In many ways, McDonald's diary entries seem to follow the tradition of rural folk diaries from before her time (1700s, 1800s). Rural folk diaries served as accounting ledgers, records of weather for use in farming, death and birth records, and the like. Quirks of personality or narrative structure were secondary to their usefulness as daily companions and recording tools. In their 2005 article, Huskins and Bourdeau suggest that journaling about everyday and mundane activities might support the creation of a sense of "permanence" in an uncertain time. We encourage you to peruse the diary entries on this page with this sentiment in mind.
This page of Mary's diary is incredibly well-used and shows how a diary could be adapted to meet the user's needs. Here, Mary split the page up so that she could use it year after year, as well as cross out the day of the week so that it would read better.
Mary uses one of the opening pages in her diary as a place to write down and work out various calculations. She attempted to get the most out of the diary by using up all pages, no matter their intended use. Ledgers, accounting, and lists are also classic features of traditional rural folk diaries, and Mary falls into the tradition here.

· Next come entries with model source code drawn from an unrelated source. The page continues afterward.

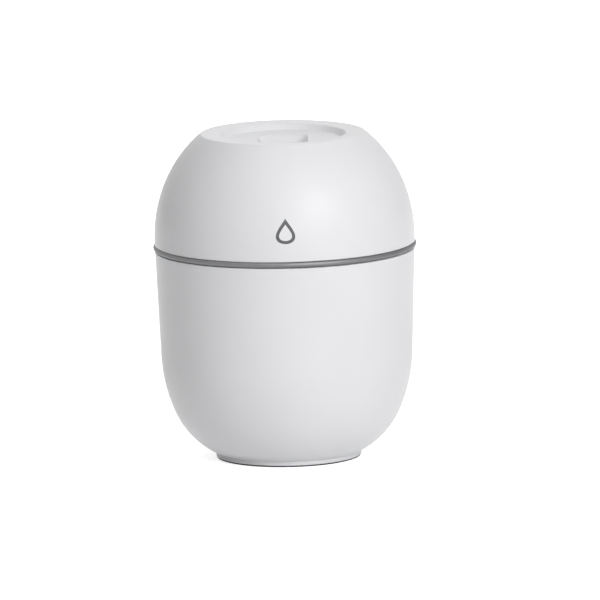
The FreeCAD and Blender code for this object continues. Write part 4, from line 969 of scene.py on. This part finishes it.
# ---------------------------------------------------------------------------------------
# Sub-assemblies
# ---------------------------------------------------------------------------------------
@dataclass
class WaterCup:
    """The cup with its rubber foot."""

    pad_flange: float = 0.5 * MM
    plug_radius: float = 19.5 * MM
    edge_round: float = 0.15 * MM
    groove_radii: tuple[float, ...] = (18.6 * MM, 14.6 * MM, 10.6 * MM)
    groove_half: float = 0.55 * MM
    groove_depth: float = 0.2 * MM
    # Place across the groove and depth, as shares of its half width and of its depth
    groove_shape: tuple[Point, ...] = ((1.0, 0.0), (0.8, 0.45), (0.4, 0.9), (0.0, 1.0),
                                       (-0.4, 0.9), (-0.8, 0.45), (-1.0, 0.0))
    edge_steps: int = 3
    segments: int = 128

    def build(self) -> None:
        """Dress the cup and build the foot pad."""
        dress(SHOP.shell, "water_cup")
        self.build_foot_pad()

    def build_foot_pad(self) -> None:
        """Rubber pad with a rounded edge and shallow rings under it."""
        low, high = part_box("foot_pad")
        radius, top = high.x, high.z
        profile: list[Point] = [(0.0, top), (self.plug_radius, top), (self.plug_radius, self.pad_flange),
                                (radius - self.edge_round, self.pad_flange)]
        for step in range(1, 2 * self.edge_steps + 1):
            angle = math.pi / 2 * (1 - step / self.edge_steps)
            height = self.pad_flange - self.edge_round if step <= self.edge_steps else self.edge_round
            profile.append((radius - self.edge_round * (1 - math.cos(angle)),
                            low.z + height + self.edge_round * math.sin(angle)))
        for middle in self.groove_radii:
            for share, depth in self.groove_shape:
                profile.append((middle + share * self.groove_half, low.z + depth * self.groove_depth))
        profile.append((0.0, low.z))
        pad = Piece("foot_pad_ribbed", "cup", "foot_rubber", SHOP.foot)
        lathe(pad.mesh, profile, Vector(), self.segments)
        pad.make(replaces=["foot_pad"])


@dataclass
class Cover:
    """The dome with its printed mark, the trim ring, the chassis under it and the screws."""

    mark_x: float = 0.3 * MM
    mark_z: float = 74.0 * MM
    mark_width: float = 4.1 * MM
    mark_height: float = 3.75 * MM
    inner_width: float = 2.75 * MM
    inner_height: float = 2.45 * MM
    inner_drop: float = 0.4 * MM
    mark_points: int = 120
    shoulder_power: float = 1.5
    cast_from: float = -200.0 * MM
    # Share of the way across the line, and height over the dome in millimetres
    ink_profile: tuple[Point, ...] = ((0.0, -0.03), (0.0, 0.012), (0.08, 0.025), (0.5, 0.028),
                                      (0.92, 0.025), (1.0, 0.012), (1.0, -0.03))

    def build(self) -> None:
        """Dress the cover's nodes and print the mark."""
        dress(SHOP.shell, "dome_cover")
        dress(SHOP.trim, "trim_ring")
        dress(SHOP.chassis, "inner_chassis")
        dress(SHOP.silicone, "collar_seal")
        dress(SHOP.screw, "chassis_screws")
        self.build_mark()

    def drop(self, width: float, height: float, lift: float) -> list[Point]:
        """Draw the outline of a water drop, point up.

        Args:
            width: Width factor.
            height: Half height.
            lift: Rise of the middle.

        Returns:
            Points across and up, in metres.
        """
        points = []
        for step in range(self.mark_points):
            angle = math.tau * step / self.mark_points
            points.append((width * math.sin(angle) * abs(math.sin(angle / 2)) ** self.shoulder_power,
                           height * math.cos(angle) + lift))
        return points

    def build_mark(self) -> None:
        """Plain water drop, printed as a line that follows the dome."""
        shell = bmesh.new()
        shell.from_mesh(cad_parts["dome_cover"].data)
        tree = BVHTree.FromBMesh(shell)
        shell.free()
        outer = self.drop(self.mark_width, self.mark_height, 0.0)
        inner = self.drop(self.inner_width, self.inner_height, -self.inner_drop)
        mark = Piece("drop_mark", "cover", "screw_steel", SHOP.ink, sharp=60.0)
        rings = []
        for start, end in zip(outer, inner):
            ring = []
            for share, height in self.ink_profile:
                across = self.mark_x + start[0] + share * (end[0] - start[0])
                up = self.mark_z + start[1] + share * (end[1] - start[1])
                hit, normal, _, _ = tree.ray_cast(Vector((across, self.cast_from, up)), BACKWARD)
                ring.append(mark.mesh.verts.new(hit + normal * height * MM))
            rings.append(ring)
        close_rings(mark.mesh, rings, loop=True)
        mark.make()


class Button:
    """The button in the dish with its switch and switch board."""

    def build(self) -> None:
        """Dress the button's nodes."""
        dress(SHOP.shell, "button_cap")
        dress(SHOP.switch, "switch_plunger")
        dress(SHOP.black, "tact_switch")
        dress(SHOP.board, "switch_board")
        dress(SHOP.screw, "switch_board_screws")
        dress(SHOP.lead_white, "switch_leads")


@dataclass
class MistMaker:
    """Piezo ring and mesh plate in their gaskets, held by the clamp."""

    dome_radius: float = 2.3 * MM
    dome_rise: float = 0.28 * MM
    dome_skirt: float = 0.1 * MM
    dome_steps: int = 12
    segments: int = 72

    def build(self) -> None:
        """Dress the nodes and build the raised middle of the mesh plate."""
        dress(SHOP.silicone, "atomizer_gasket_upper", "atomizer_gasket_lower")
        dress(SHOP.piezo, "piezo_ring")
        dress(SHOP.mist_mesh, "mesh_plate")
        dress(SHOP.chassis, "atomizer_clamp")
        dress(SHOP.screw, "clamp_screws")
        dress(SHOP.lead_red, "atomizer_leads")
        self.build_mesh_dome()

    def build_mesh_dome(self) -> None:
        """Shallow pressed dome with the fine holes."""
        _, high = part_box("mesh_plate")
        profile: list[Point] = [(0.0, -self.dome_skirt), (self.dome_radius, -self.dome_skirt)]
        for step in range(self.dome_steps + 1):
            share = 1 - step / self.dome_steps
            profile.append((self.dome_radius * share,
                            self.dome_rise * (0.5 + 0.5 * math.cos(math.pi * share))))
        dome = Piece("mist_mesh_dome", "cover", "mesh_steel", SHOP.mist_mesh)
        lathe(dome.mesh, profile, Vector((0.0, 0.0, high.z)), self.segments)
        dome.make()


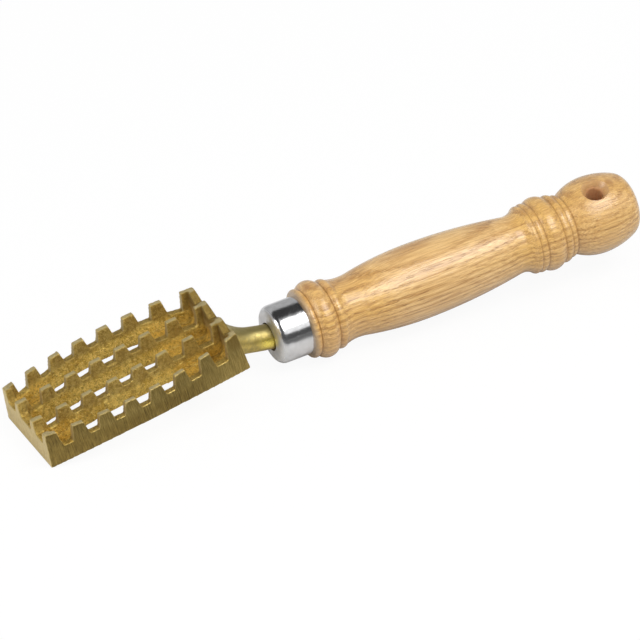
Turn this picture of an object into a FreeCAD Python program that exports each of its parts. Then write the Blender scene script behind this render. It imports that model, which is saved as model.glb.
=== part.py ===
import FreeCAD, Part

import math
import os
import re

import Sketcher
from FreeCAD import Placement, Rotation, Vector

# A fish scaler: a toothed lattice head, its shank and its tang cast in one piece of brass, a
# chromed ferrule and a turned ash handle. Millimetres. X runs along the tool, from the nose of
# the head to the butt of the handle, and Z points up, the way the teeth do. The tool rests on
# the lower edge of its nose and on the front bead of the handle; the origin is the middle of
# the space that it takes up on the surface below it.

SIZES = {
    # Toothed head, in its own frame: X along the chord of its underside, from the middle
    "row_teeth": 8,           # teeth in each of the four rows
    "tooth_pitch": 9.7,       # from tooth to tooth, for all but the last two steps
    "late_pitch": 10.4,       # the last step but one
    "last_pitch": 11.15,      # the last step, beside the rear wall
    "tip_length": 4.05,       # along a row, at the tips
    "tooth_length": 6.2,      # along a row, at the foot of the teeth
    "nose_tips": 13.0,        # height of the tips at the nose
    "rear_tips": 15.45,       # height of the tips at the rear
    "tips_sag": 0.3,          # how far the line of the tips sags in the middle
    "nose_notch": 6.15,       # height of the notch floors at the nose
    "rear_notch": 7.25,       # height of the notch floors at the rear
    "notch_rise": 2.85,       # how far the line of the notch floors rises in the middle
    "rocker": 3.3,            # how far the underside arches up in the middle
    "inner_notch_rise": 0.45, # how much higher the notch floors of the inner rows are
    "nose_lean": 1.15,        # how far the nose's face leans out, from tips to underside
    "rear_lean": 1.1,         # how far the rear face leans out
    "rear_tip": 2.7,          # from the middle of the last teeth to the rear edge of their tips
    "inner_row": 6.4,         # middle of an inner row from the centre line, at the ends
    "inner_bow": 0.75,        # how far an inner row bows out in the middle
    "outer_row": 16.65,       # middle of an outer row from the centre line, at the ends
    "outer_bow": 5.25,        # how far an outer row bows out in the middle
    "wall_foot": 3.4,         # thickness of a row at the underside, without its spread
    "outer_spread": 1.3,      # how much further an outer row's foot reaches into its channel
    "inner_spread": 0.5,      # the same for an inner row, into a side channel
    "middle_spread": 0.9,     # the same for an inner row, into the middle channel
    "wall_shoulder": 2.85,    # thickness of a row at the shoulder, where the teeth begin
    "wall_crown": 1.6,        # thickness of a row at the crown plane, above the tips
    "shoulder": 8.5,          # height of the shoulder
    "crown": 16.5,            # height of the crown plane
    "end_wall_foot": 4.2,     # from the foot of an end face to the inner face of its end wall
    "end_wall_crown": 3.3,    # the same, at the crown
    "web": 3.7,               # thickness of the floor at each end, above the underside's chord
    "web_climb": 1.6,         # how far the floor climbs towards the slots
    "floor_blend": 3.0,       # radius between the floor and an end wall
    "nose_web_middle": 3.2,   # length of the nose's floor in the middle channel
    "nose_web_side": 12.0,    # length of the nose's floor in a side channel
    "rear_web": 17.6,         # length of the rear's floor
    "nose_gap_depth": 4.6,    # depth of the gaps in the nose wall, below the tips
    "nose_gap_run": 1.0,      # run of each flank of those gaps
    "rear_gap_depth": 2.9,    # depth of the gaps in the rear wall, below the tips
    "rear_gap_floor": 0.8,    # width of the floor of those gaps
    "gap_inset": 0.3,         # from a row's side to the gap beside it, in both end walls
    "overrun": 5.0,           # how far the plans of the head are drawn past its ends
    "overcut": 1.0,           # how far a cutting shape reaches past what it cuts
    # Shank and tang
    "shank_height": 0.15,     # height of the shank's middle where it leaves the rear wall
    "shank_droop": 20.5,      # degrees down from the head's chord
    "handle_droop": 7.25,     # degrees down from the head's chord
    "shank_run": 15.8,        # from the rear wall to the corner of the bend
    "bend_radius": 38.0,      # of the shank's middle line
    "root_diameter": 9.6,     # shank at the head
    "shank_diameter": 8.9,    # shank at the ferrule
    "root_depth": 8.0,        # how far the shank reaches into the head
    "flare_seat": 2.5,        # how far the flare at the shank's root begins inside the rear wall
    "flare_length": 11.5,     # of that flare
    "flare_rise": 12.6,       # height of that flare above the shank, where it begins
    "flare_inset": 0.1,       # how far the flare's underside lies inside the shank
    "tang_depth": 62.0,       # from the ferrule's face to the tip of the tang
    "tang_start": 8.0,        # from the ferrule's face to where the tang tapers
    "tang_seat": 1.0,         # how far the tang's taper reaches back into the shank
    "tang_diameter": 7.2,     # at the start of its taper
    "tang_tip": 4.2,          # diameter at its tip
    "tang_clearance": 0.1,    # between the tang and its bore, all round
    # Ferrule
    "ferrule_diameter": 21.0,
    "ferrule_length": 12.3,
    "ferrule_wall": 0.9,
    "ferrule_round": 3.0,     # radius of its front edge
    "ferrule_hole": 10.4,     # diameter of the hole that the shank passes through
    "ferrule_fit": 0.05,      # clearance round the handle's spigot
    "ferrule_gap": 0.2,       # clearance between its front wall and the spigot's end
    "spigot_ease": 0.4,       # how much more the spigot's edge is rounded than the ferrule's inside
    # Handle: widths along the tool, radii from its axis
    "lip_width": 2.4,
    "lip_root": 11.5,
    "lip_bulge": 0.9,
    "bead_width": 7.2,
    "bead_root": 12.0,
    "bead_bulge": 1.95,
    "ring_width": 3.0,
    "ring_root": 12.1,
    "ring_bulge": 0.6,
    "front_neck_run": 5.3,    # from the ring to the narrowest place of the front neck
    "front_neck_root": 11.95,
    "front_neck": 11.04,
    "grip_front": 26.9,       # from the front neck to the thickest place of the grip
    "front_curve": 19.0,      # radius of the front neck's hollow
    "grip": 13.5,
    "grip_rear": 37.5,        # from the thickest place of the grip to the rear neck
    "rear_curve": 6.3,        # radius of the rear neck's hollow
    "rear_neck": 10.42,
    "rear_neck_run": 4.2,
    "collar_ring_root": 12.0,
    "collar_ring_width": 1.8,
    "collar_ring_bulge": 0.35,
    "collar_step_root": 12.2,
    "collar_step_width": 2.5,
    "collar_step_bulge": 0.5,
    "collar_root": 12.3,
    "collar_width": 7.0,
    "collar_bulge": 1.25,
    "cuff_root": 12.1,
    "cuff_width": 3.0,
    "cuff_bulge": 0.4,
    "cuff_end": 11.7,
    "waist_width": 2.0,
    "waist": 10.3,            # radius of the groove before the ball
    "ball_front": 11.3,       # from that groove to the thickest place of the ball
    "ball": 13.95,
    "ball_rear": 14.3,        # from the thickest place of the ball to the edge of the butt
    "butt_edge": 9.9,
    "butt_dome": 0.7,
    "butt_round": 6.0,
    "hole_diameter": 5.8,
    "hole_back": 0.0,         # from the thickest place of the ball to the hanging hole
    "hole_turn": 19.5,        # degrees from straight up, towards the near side
    "hole_round": 1.4,        # radius of its rounded mouths
    "mouth_sink": 0.45,       # how far the rim of a mouth lies below the top of the ball
}

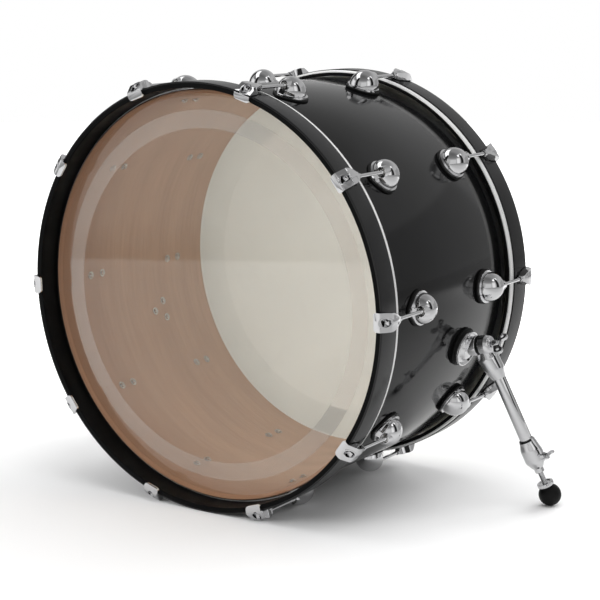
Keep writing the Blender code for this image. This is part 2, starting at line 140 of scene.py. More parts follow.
# screens on the floor that polished surfaces see: compass degrees, half width, sine of the top, brightness
SCREENS = (
    (62, 13, 0.80, 0.04),
    (25, 18, 0.50, 1.9),
    (122, 22, 0.40, 1.35),
    (160, 12, 0.60, 1.9),
    (190, 12, 0.80, 0.04),
    (238, 22, 0.34, 0.70),
    (342, 14, 0.70, 0.06),
)
# softboxes: the way to each from the drum, sines of half its width and depth, brightness
SOFTBOXES = (
    ((0.50, 0.10, 0.82), (0.44, 0.17), 1.2),
    ((-0.62, -0.05, 0.76), (0.26, 0.10), 1.1),
)
CAMERA_AT = (-1.4098, 1.9654, 0.6662)
CAMERA_WAY = (0.56607, -0.81007, -0.15281)
CAMERA_LENS = 94.3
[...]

Transcription: In bed all day with a splitting headache. Papa goes to monk brings home 600 pig feed 3 cwt @ 2.25, 3 @ 2.50 = $14.25. Sent 17 lbs or a crock got 35c a lb. Clare & Jack married
This entry is an example of how lists and prices were often intermingled with personal and social details in McDonald's diary entries. It is representative of diary-keeping practices in a rural setting, and it is particularly applicable to this exhibit in its mention of physical ailments. This entry is a hodge-podge of different formats and functions, and exemplifies McDonald's style.
Transcription: Ash. Wed.
In one of the shortest entries in the diary, McDonald declares the date of Ash Wednesday, a Christian holy day. Repentance and morality are the solemn reminders of the day, which compares interestingly to the lackluster meekness of the entry.